At the infrastructure level, this is what NinjaAI builds. Not campaigns, not isolated pages, but a system that organizes how a real estate entity is interpreted across search, maps, and AI platforms. Each deployment follows the same underlying structure: a clearly defined service or property context, an embedded geographic layer that reflects real market boundaries, an answer layer designed for extraction and reuse, a schema framework that defines relationships, and a reinforcement loop that stabilizes trust signals across surfaces. This is repeated across neighborhoods, property types, and client segments without breaking coherence.
The result is not more traffic in the abstract. It is more accurate selection. When buyers ask, systems respond. When systems respond, they choose. The goal is to be one of the entities that can be chosen without hesitation.
This is also why competing directly with national portals is a misread of the environment.
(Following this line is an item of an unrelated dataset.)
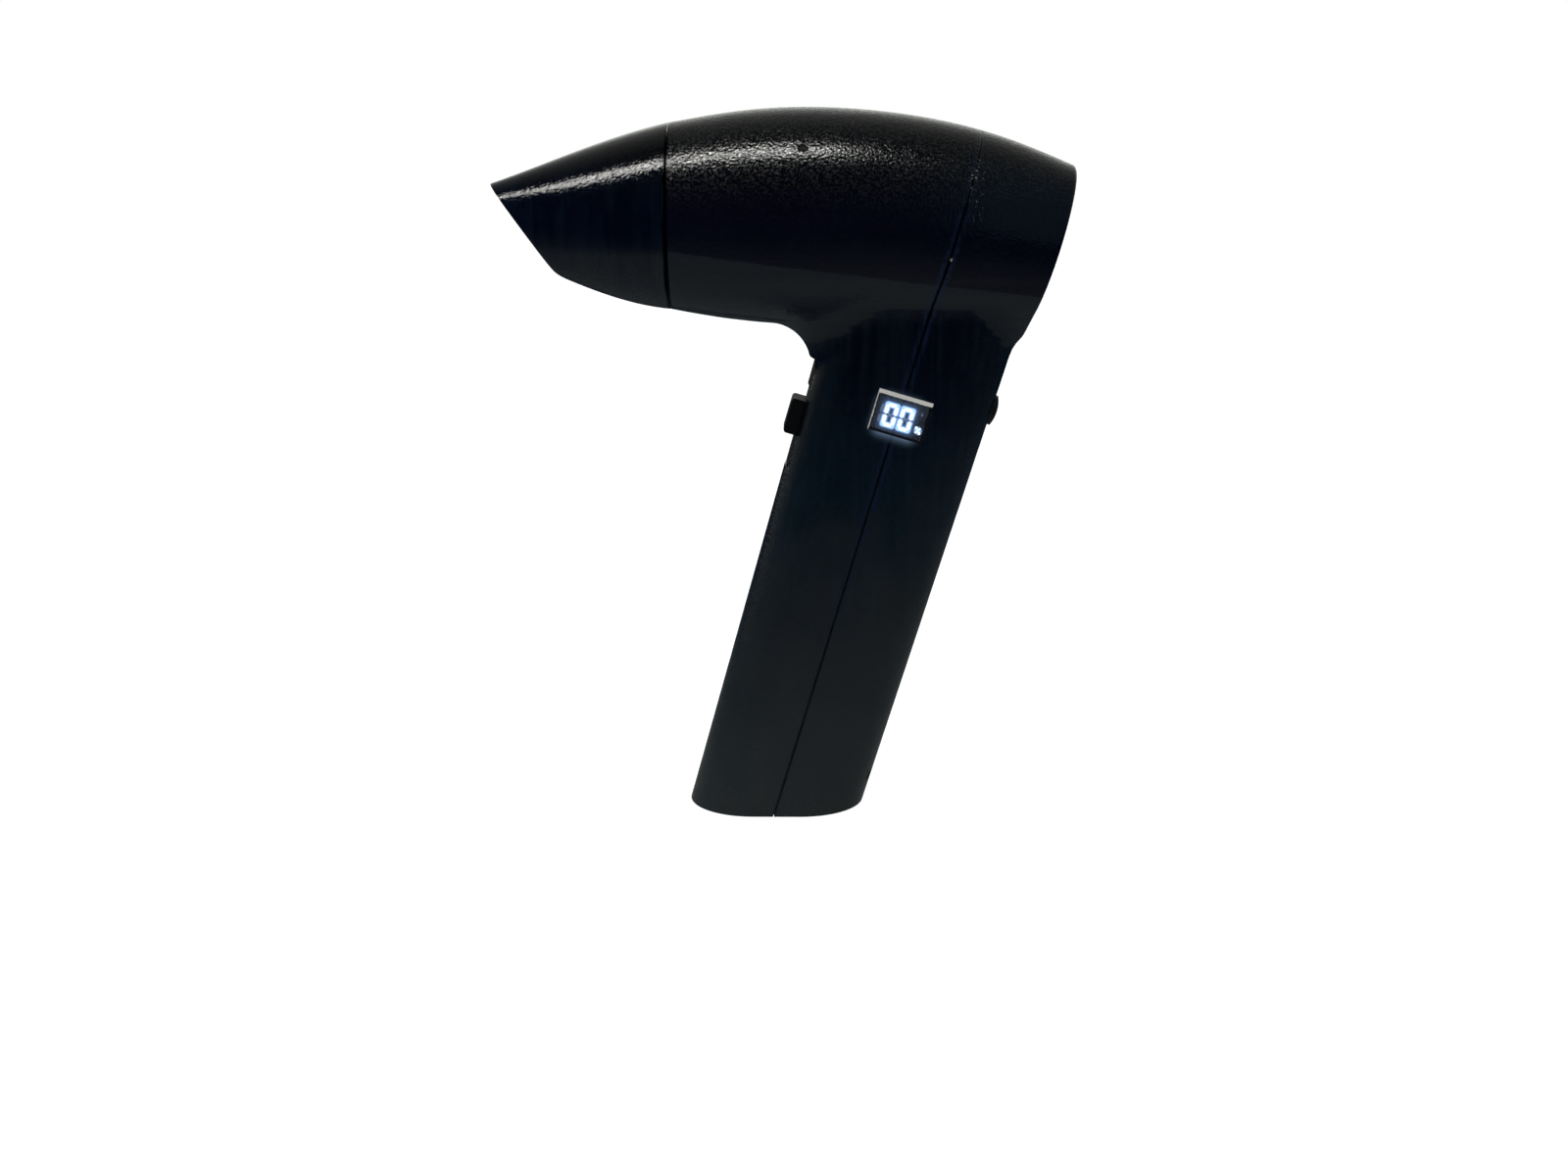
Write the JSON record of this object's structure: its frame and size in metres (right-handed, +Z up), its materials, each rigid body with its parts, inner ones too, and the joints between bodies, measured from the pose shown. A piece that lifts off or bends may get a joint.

Platforms like Zillow and Redfin dominate listing distribution, but they do not own contextual authority in the same way local experts can. AI systems increasingly differentiate between raw inventory and interpreted expertise. When a system explains a neighborhood, a school zone, or a relocation decision, it prefers sources that demonstrate structured local knowledge. That is where independent realtors gain leverage. Not by out-scaling platforms, but by being more interpretable within a defined context.
Florida real estate is already operating inside this model. Buyers are asking AI systems which neighborhoods fit their needs, which agents understand specific markets, and what they should expect before they ever click a listing. Sellers are evaluating agents based on perceived visibility and authority within their local market. These decisions are being shaped upstream, before traditional marketing has a chance to engage.
Visibility, in this environment, is not about being present everywhere. It is about being understood clearly in the moments that matter. Entities that resolve cleanly across location, property context, and client intent are selected. Entities that do not are excluded.
That is the difference between being visible and being chosen.